— start PROVIDED DATA —

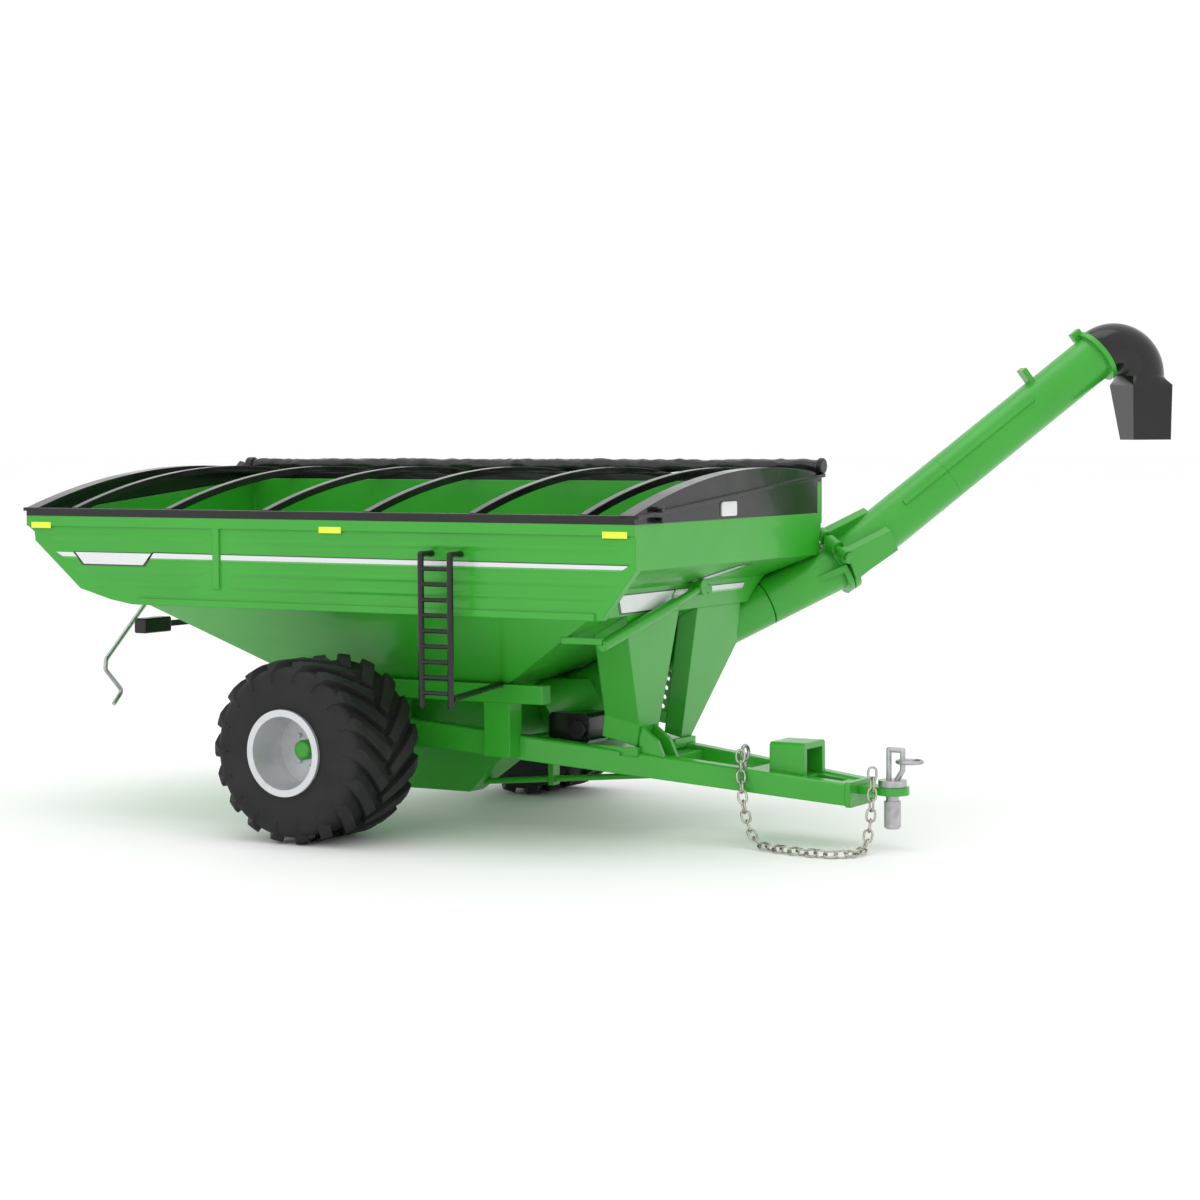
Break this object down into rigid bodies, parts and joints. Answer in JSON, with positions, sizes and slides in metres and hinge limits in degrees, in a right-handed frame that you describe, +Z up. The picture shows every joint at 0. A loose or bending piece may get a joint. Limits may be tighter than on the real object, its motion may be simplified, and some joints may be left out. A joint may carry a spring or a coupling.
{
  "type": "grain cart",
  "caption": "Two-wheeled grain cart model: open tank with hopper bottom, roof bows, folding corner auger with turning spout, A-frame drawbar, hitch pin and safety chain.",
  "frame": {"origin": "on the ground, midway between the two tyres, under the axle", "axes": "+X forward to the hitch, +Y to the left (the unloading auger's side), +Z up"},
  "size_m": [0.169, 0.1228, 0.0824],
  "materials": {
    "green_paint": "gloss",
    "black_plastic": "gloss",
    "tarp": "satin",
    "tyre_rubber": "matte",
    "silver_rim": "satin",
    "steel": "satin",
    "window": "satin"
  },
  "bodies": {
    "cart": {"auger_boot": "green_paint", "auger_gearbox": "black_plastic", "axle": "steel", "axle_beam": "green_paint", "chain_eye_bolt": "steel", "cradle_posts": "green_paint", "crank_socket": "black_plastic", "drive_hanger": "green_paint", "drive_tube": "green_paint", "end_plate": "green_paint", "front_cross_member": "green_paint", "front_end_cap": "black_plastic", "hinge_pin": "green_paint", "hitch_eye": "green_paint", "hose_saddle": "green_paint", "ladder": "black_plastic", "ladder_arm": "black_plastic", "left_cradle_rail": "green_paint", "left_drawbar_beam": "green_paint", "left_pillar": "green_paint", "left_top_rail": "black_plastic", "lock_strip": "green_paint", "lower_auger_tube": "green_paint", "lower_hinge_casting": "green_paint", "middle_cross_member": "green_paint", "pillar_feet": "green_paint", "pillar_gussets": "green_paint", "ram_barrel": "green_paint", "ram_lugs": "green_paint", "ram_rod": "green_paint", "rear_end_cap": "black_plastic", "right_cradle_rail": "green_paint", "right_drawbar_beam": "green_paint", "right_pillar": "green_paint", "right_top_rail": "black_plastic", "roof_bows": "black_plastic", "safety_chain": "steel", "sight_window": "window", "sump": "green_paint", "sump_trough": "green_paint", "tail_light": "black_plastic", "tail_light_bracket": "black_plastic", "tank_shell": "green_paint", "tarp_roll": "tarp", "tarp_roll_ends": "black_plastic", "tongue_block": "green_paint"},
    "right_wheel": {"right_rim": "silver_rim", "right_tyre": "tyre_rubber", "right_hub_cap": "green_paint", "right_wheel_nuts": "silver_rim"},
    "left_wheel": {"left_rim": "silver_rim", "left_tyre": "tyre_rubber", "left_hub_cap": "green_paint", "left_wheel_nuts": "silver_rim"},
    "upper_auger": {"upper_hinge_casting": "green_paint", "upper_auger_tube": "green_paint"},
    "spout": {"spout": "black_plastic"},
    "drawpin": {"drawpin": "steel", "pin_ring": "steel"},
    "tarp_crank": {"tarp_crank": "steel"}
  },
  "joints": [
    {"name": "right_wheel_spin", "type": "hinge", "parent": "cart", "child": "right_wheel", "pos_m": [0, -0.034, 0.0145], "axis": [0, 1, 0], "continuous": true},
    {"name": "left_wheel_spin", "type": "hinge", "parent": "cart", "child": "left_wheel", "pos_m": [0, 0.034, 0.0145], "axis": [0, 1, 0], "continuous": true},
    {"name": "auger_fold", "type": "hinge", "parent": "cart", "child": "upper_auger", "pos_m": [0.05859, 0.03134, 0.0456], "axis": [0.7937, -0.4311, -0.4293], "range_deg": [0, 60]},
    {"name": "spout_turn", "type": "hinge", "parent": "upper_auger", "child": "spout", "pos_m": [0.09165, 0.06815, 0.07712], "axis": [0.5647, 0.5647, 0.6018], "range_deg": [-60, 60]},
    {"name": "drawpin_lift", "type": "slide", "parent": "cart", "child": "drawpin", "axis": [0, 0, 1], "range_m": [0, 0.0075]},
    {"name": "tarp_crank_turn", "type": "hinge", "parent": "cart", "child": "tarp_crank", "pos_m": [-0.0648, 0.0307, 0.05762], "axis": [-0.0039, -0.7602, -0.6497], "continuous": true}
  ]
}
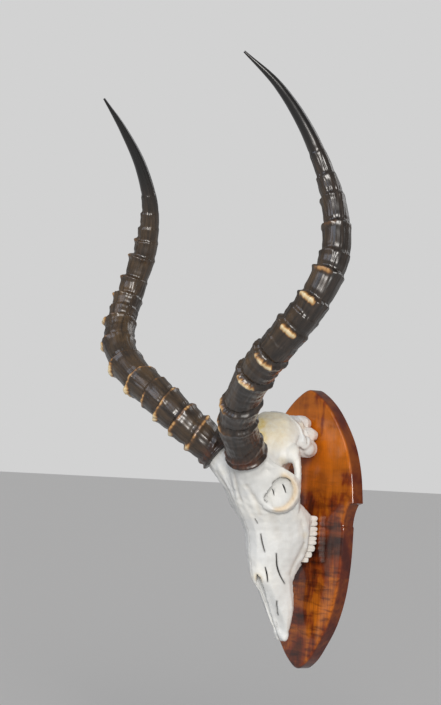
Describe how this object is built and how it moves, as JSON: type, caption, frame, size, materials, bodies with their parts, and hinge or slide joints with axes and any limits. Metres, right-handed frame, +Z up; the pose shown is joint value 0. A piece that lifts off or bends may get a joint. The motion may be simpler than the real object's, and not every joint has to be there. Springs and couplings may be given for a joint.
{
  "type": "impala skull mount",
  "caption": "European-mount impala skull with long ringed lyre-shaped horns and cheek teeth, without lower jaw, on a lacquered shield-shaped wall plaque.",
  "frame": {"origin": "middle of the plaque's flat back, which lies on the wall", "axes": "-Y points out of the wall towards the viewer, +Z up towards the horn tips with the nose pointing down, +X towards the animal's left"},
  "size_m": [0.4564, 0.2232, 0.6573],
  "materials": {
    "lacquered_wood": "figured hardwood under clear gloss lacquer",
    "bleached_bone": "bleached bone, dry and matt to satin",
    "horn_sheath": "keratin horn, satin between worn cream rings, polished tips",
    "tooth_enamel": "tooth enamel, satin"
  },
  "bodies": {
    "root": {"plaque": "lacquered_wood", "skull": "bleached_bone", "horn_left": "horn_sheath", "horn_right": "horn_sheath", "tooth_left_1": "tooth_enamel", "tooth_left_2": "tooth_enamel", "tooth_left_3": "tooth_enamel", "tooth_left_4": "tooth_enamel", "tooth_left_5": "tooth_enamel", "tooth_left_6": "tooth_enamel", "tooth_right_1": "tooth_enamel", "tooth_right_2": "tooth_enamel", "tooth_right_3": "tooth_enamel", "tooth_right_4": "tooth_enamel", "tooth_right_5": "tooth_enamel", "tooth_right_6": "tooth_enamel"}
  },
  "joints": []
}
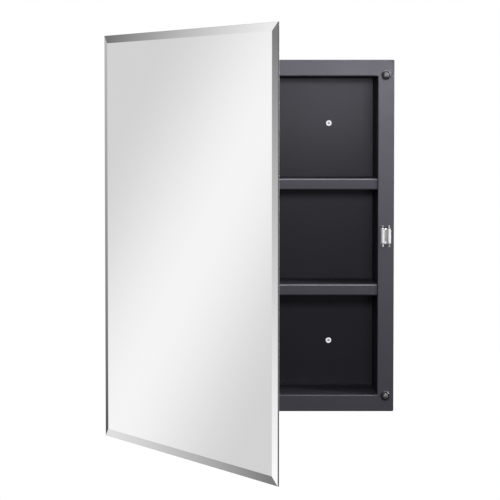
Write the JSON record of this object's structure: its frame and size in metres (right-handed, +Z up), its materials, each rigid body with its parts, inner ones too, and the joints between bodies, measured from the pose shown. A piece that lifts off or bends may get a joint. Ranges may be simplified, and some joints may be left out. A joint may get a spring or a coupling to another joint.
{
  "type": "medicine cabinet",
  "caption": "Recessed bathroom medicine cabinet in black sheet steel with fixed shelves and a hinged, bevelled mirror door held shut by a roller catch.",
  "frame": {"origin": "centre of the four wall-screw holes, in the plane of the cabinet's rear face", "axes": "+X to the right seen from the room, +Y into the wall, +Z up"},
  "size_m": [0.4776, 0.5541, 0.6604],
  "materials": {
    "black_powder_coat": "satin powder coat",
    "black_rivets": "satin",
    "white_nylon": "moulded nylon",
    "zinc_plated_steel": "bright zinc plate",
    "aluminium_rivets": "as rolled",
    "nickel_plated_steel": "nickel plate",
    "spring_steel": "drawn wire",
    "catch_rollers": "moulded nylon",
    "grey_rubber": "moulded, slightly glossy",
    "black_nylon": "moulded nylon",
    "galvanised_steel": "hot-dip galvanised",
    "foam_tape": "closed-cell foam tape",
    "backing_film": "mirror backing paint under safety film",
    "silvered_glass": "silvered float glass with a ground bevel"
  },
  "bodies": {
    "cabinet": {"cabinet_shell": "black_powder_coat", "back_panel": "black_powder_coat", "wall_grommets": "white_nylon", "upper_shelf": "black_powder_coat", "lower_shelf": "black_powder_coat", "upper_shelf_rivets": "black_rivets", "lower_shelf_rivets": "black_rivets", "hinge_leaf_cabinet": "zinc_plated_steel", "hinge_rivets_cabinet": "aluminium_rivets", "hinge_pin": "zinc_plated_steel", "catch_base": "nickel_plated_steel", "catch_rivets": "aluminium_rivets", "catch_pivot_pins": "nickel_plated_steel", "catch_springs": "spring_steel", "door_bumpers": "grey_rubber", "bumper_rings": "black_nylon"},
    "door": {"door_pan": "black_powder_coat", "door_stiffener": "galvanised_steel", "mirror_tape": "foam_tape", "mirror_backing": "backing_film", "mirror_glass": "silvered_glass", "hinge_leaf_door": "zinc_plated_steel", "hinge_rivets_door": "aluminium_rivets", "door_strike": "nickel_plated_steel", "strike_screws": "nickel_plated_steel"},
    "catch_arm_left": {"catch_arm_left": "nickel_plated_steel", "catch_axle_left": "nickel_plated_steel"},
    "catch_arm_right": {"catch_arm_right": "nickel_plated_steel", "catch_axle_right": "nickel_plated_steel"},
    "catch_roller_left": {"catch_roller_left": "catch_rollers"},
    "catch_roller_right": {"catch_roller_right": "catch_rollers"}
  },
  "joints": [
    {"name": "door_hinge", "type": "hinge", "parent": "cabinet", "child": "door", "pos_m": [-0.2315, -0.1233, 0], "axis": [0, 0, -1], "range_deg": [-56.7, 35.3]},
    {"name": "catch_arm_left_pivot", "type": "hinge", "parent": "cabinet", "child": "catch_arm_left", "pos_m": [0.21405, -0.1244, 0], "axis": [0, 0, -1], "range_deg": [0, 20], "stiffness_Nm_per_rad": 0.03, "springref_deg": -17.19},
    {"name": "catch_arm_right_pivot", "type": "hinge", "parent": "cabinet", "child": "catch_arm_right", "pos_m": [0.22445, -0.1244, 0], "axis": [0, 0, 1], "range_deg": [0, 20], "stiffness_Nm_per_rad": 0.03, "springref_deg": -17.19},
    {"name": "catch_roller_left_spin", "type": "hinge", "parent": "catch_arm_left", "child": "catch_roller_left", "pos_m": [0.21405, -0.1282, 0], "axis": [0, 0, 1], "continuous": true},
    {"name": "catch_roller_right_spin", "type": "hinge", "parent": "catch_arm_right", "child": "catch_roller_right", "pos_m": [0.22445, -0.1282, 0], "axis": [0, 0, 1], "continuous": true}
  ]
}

— end PROVIDED DATA —

THE REQUEST -
Each line in the listing above that contains "rigid" should be copied.

FULL RESPONSE -
Break this object down into rigid bodies, parts and joints. Answer in JSON, with positions, sizes and slides in metres and hinge limits in degrees, in a right-handed frame that you describe, +Z up. The picture shows every joint at 0. A loose or bending piece may get a joint. Limits may be tighter than on the real object, its motion may be simplified, and some joints may be left out. A joint may carry a spring or a coupling.
Write the JSON record of this object's structure: its frame and size in metres (right-handed, +Z up), its materials, each rigid body with its parts, inner ones too, and the joints between bodies, measured from the pose shown. A piece that lifts off or bends may get a joint. Ranges may be simplified, and some joints may be left out. A joint may get a spring or a coupling to another joint.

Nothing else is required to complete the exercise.